I soliti mass-media montiano-padronali narrano di una preoccupazione cubana, date le condizioni di Chávez: il Venezuela, se Chávez verrà meno, rimarrà amico di Cuba? Il Brasile non vedrebbe l’ora, scomparso Chávez, di affermare la propria egemonia economica e politica sull’America latina? Continuerà lo scambio tra Venezuela e Cuba, medici cubani in Venezuela, petrolio venezuelano a bassissimo prezzo (l’equivalente dei costi di produzione e di trasporto) a Cuba, una vera porcheria contro le leggi del mercato? Davvero uno scenario torbido.
Ma torbido è invece il cervello dei gazzettieri servi dei padroni in questione.
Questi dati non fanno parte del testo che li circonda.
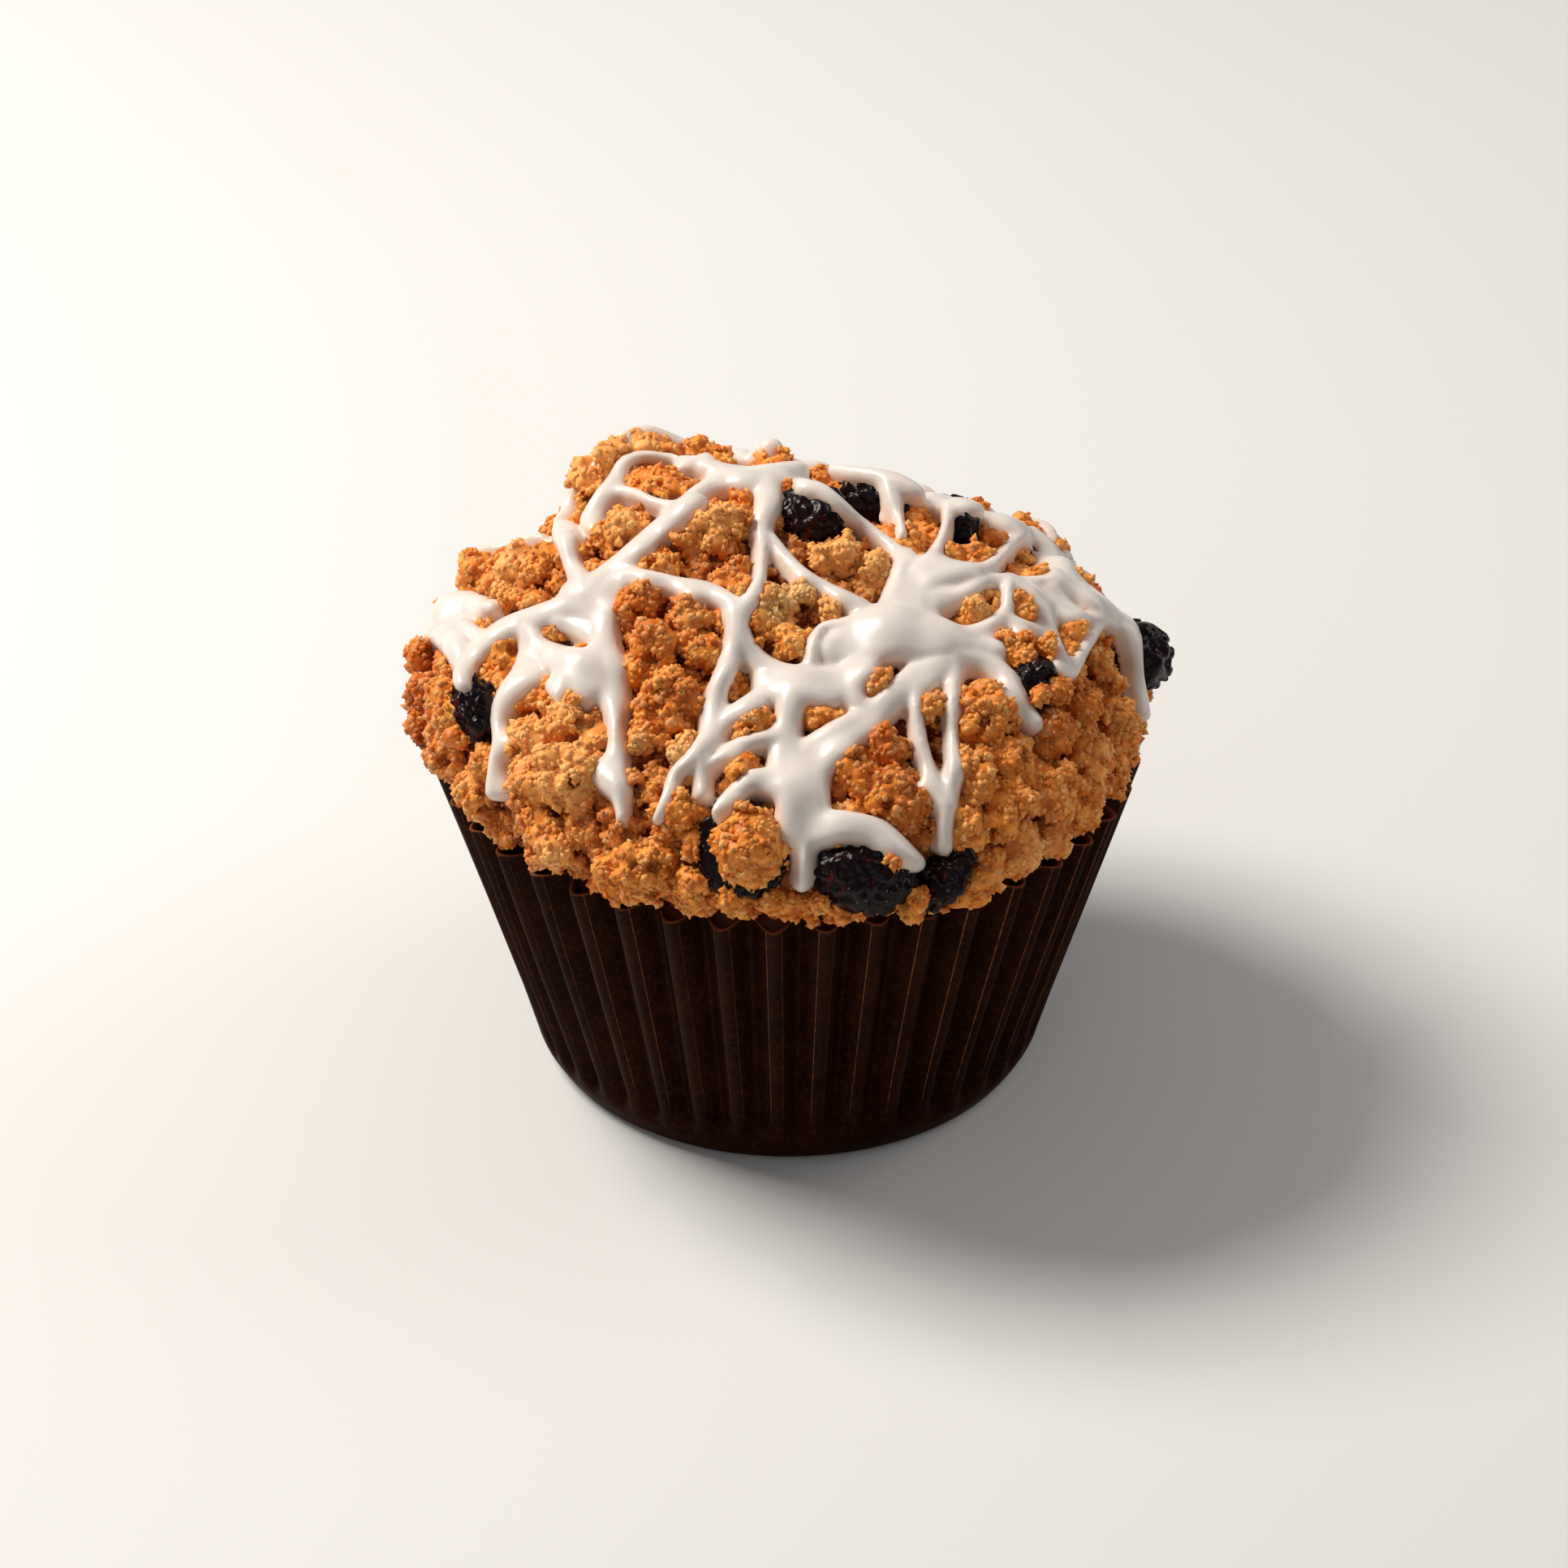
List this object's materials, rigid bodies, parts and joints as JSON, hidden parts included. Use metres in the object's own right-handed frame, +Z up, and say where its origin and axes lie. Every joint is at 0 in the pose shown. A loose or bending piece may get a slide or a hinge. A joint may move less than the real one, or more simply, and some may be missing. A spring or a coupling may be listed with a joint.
{
  "type": "muffin",
  "caption": "Domed streusel muffin with dark berries and a web of sugar icing, standing in a pleated dark paper case.",
  "frame": {"origin": "centre of the paper case's flat base, on the surface it stands on", "axes": "+Z up through the crown, -Y towards the front seen in the picture, +X to the right seen from the front"},
  "size_m": [0.0803, 0.0764, 0.0645],
  "materials": {
    "paper": "dark brown baking paper, slightly waxy",
    "cake": "golden brown streusel crumb with white sugar icing",
    "berry": "dark wrinkled berry skin"
  },
  "bodies": {
    "root": {"paper_case": "paper", "cake": "cake", "berry_1": "berry", "berry_2": "berry", "berry_3": "berry", "berry_4": "berry", "berry_5": "berry", "berry_6": "berry", "berry_7": "berry", "berry_8": "berry", "berry_9": "berry", "berry_10": "berry", "berry_11": "berry", "berry_12": "berry"}
  },
  "joints": []
}
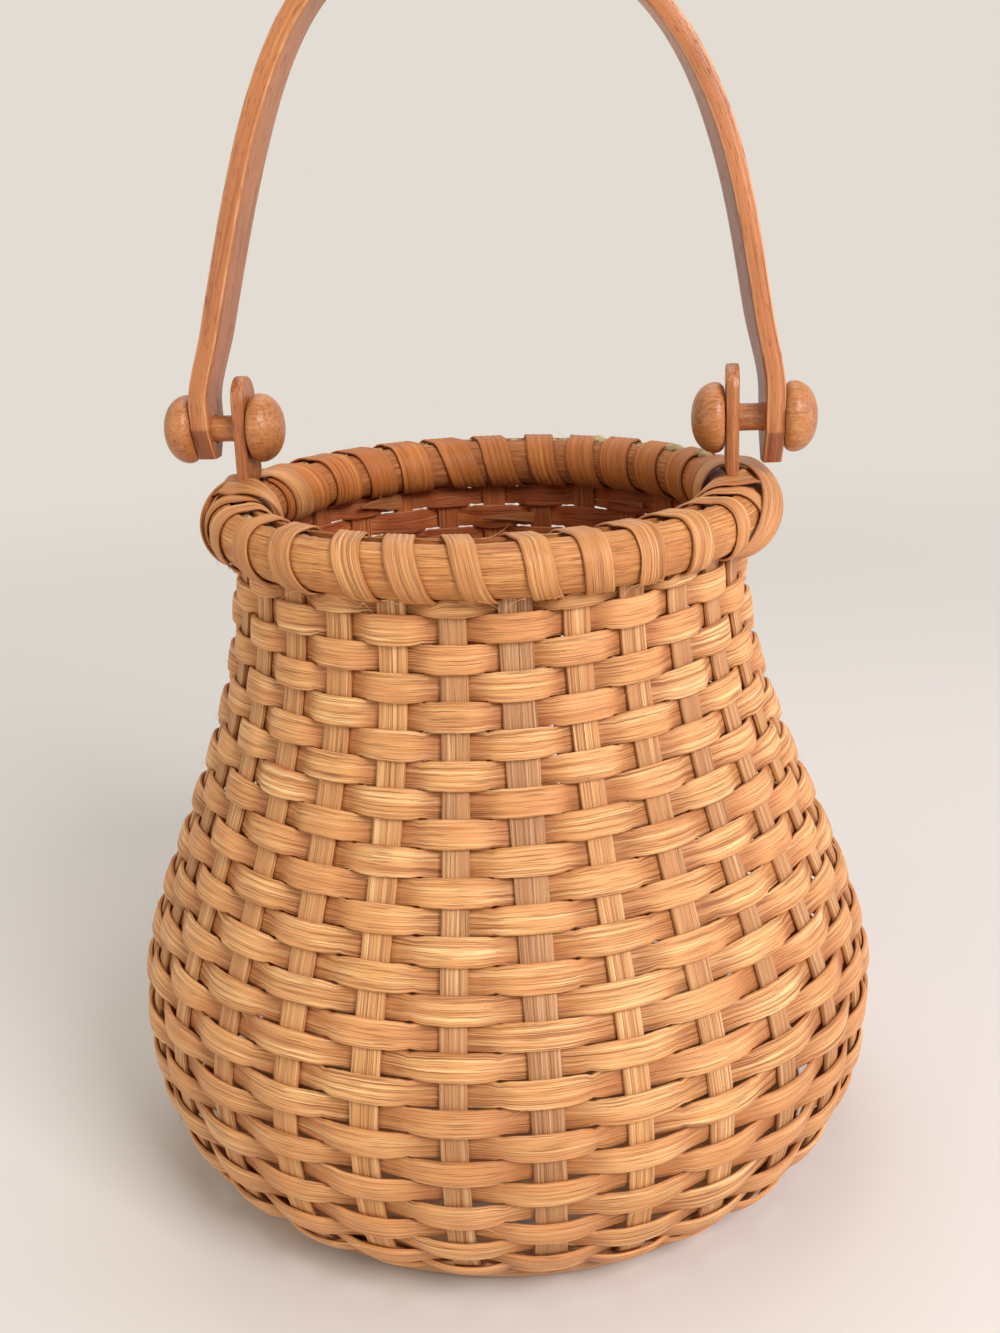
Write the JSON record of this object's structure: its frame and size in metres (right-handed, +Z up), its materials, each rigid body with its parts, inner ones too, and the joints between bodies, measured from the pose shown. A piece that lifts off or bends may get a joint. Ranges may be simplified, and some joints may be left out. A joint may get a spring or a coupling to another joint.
{
  "type": "woven reed basket with swinging hoop handle",
  "caption": "Round pear-shaped basket of flat woven reed on a turned base, with a lashed double rim and a hoop handle that swings on knobbed wooden pins.",
  "frame": {"origin": "middle of the base's flat underside, on the floor", "axes": "+Z up, the pins and the raised handle lie along X, the front faces -Y"},
  "size_m": [0.2028, 0.2025, 0.3201],
  "materials": {
    "base_wood": "satin oiled wood",
    "stake_reed": "dry flat reed, matt with fine lines",
    "weaver_reed": "honey flat reed, low sheen",
    "rim_reed": "golden half-round reed, satin",
    "seagrass": "dry twisted seagrass, matt",
    "lashing_cane": "split cane, satin",
    "ear_wood": "satin stained wood",
    "handle_wood": "satin stained wood",
    "knob_wood": "satin turned wood"
  },
  "bodies": {
    "basket": {"base": "base_wood", "stake_01": "stake_reed", "stake_02": "stake_reed", "stake_03": "stake_reed", "stake_04": "stake_reed", "stake_05": "stake_reed", "stake_06": "stake_reed", "stake_07": "stake_reed", "stake_08": "stake_reed", "stake_09": "stake_reed", "stake_10": "stake_reed", "stake_11": "stake_reed", "stake_12": "stake_reed", "stake_13": "stake_reed", "stake_14": "stake_reed", "stake_15": "stake_reed", "stake_16": "stake_reed", "stake_17": "stake_reed", "stake_18": "stake_reed", "stake_19": "stake_reed", "stake_20": "stake_reed", "stake_21": "stake_reed", "stake_22": "stake_reed", "stake_23": "stake_reed", "stake_24": "stake_reed", "stake_25": "stake_reed", "stake_26": "stake_reed", "stake_27": "stake_reed", "stake_28": "stake_reed", "stake_29": "stake_reed", "weaver_1": "weaver_reed", "weaver_2": "weaver_reed", "weaver_3": "weaver_reed", "weaver_4": "weaver_reed", "weaver_5": "weaver_reed", "weaver_6": "weaver_reed", "outer_rim": "rim_reed", "inner_rim": "rim_reed", "rim_filler_front": "seagrass", "rim_filler_back": "seagrass", "lashing_front": "lashing_cane", "lashing_back": "lashing_cane", "ear_left": "ear_wood", "ear_right": "ear_wood"},
    "handle": {"handle": "handle_wood"},
    "left_pin": {"pin_left": "knob_wood", "inner_knob_left": "knob_wood"},
    "right_pin": {"pin_right": "knob_wood", "inner_knob_right": "knob_wood"}
  },
  "joints": [
    {"name": "handle_swing", "type": "hinge", "parent": "basket", "child": "handle", "pos_m": [0, 0, 0.2007], "axis": [1, 0, 0], "range_deg": [-100, 100]},
    {"name": "left_pin_spin", "type": "hinge", "parent": "basket", "child": "left_pin", "pos_m": [-0.07, 0, 0.2007], "axis": [1, 0, 0], "continuous": true},
    {"name": "right_pin_spin", "type": "hinge", "parent": "basket", "child": "right_pin", "pos_m": [0.07, 0, 0.2007], "axis": [1, 0, 0], "continuous": true}
  ]
}
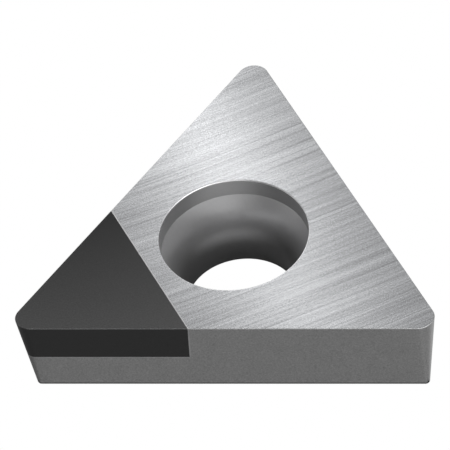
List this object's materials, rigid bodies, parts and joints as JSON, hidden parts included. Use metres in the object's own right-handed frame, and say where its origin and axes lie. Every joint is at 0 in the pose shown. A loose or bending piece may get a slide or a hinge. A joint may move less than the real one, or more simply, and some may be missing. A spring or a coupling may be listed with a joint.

Tra i dati decisivi dell’attuale situazione latino-americana ce n’è uno molto ignorato (volutamente) da costoro: quello dei legami solidissimi tra i suoi paesi e i suoi partiti progressisti.
Che io sappia, le prime esperienze latino-americane di democrazia partecipata non sono venezuelane ma brasiliane, attivate, sotto il nome di “bilancio partecipativo”, da amministrazioni locali (di stato federato o comunali) in mano alla sinistra, in particolare al suo principale partito, il PT (Partito dei Lavoratori) di Lula e Dilma Rousseff (sono rispettivamente il precedente e l’attuale presidente del Brasile). Le località più note di quest’esperienza sono lo stato di Rio Grande do Sul e la sua capitale Porto Alegre, per avere questa città ospitato i primi tre Forum Sociali Mondiali. Ma io ebbi la fortuna di conoscere con molto anticipo l’esperienza brasiliana, a San Paolo, prima ancora che Lula vincesse la sua prima presidenza.
Nei suoi termini generali l’esperienza brasiliana è fatta così. La maggioranza di sinistra, in uno stato o in un comune che sia, si impegna a determinare parte della propria spesa (il 20-25% circa, esattamente quella che non va in costi fissi già esistenti, come servizi sociali, servizi pubblici, assistenza, salari, stipendi) sulla base delle richieste della popolazione. Queste richieste vengono definite attraverso un itinerario fatto di assemblee popolari di ogni tipo (di quartiere, paese, ecc.; sindacali, di partito, da parte di altre forme associative, ecc.; di donne, giovani, studenti delle varie scuole, lavoratori delle fabbriche e degli uffici, ecc. ecc.), che trattano sia l’uso della totalità della spesa a disposizione che quello della parte impiegabile su un determinato territorio o in risposta a un determinato tipo di problemi. Naturalmente il risultato esorbita la cifra globale a disposizione.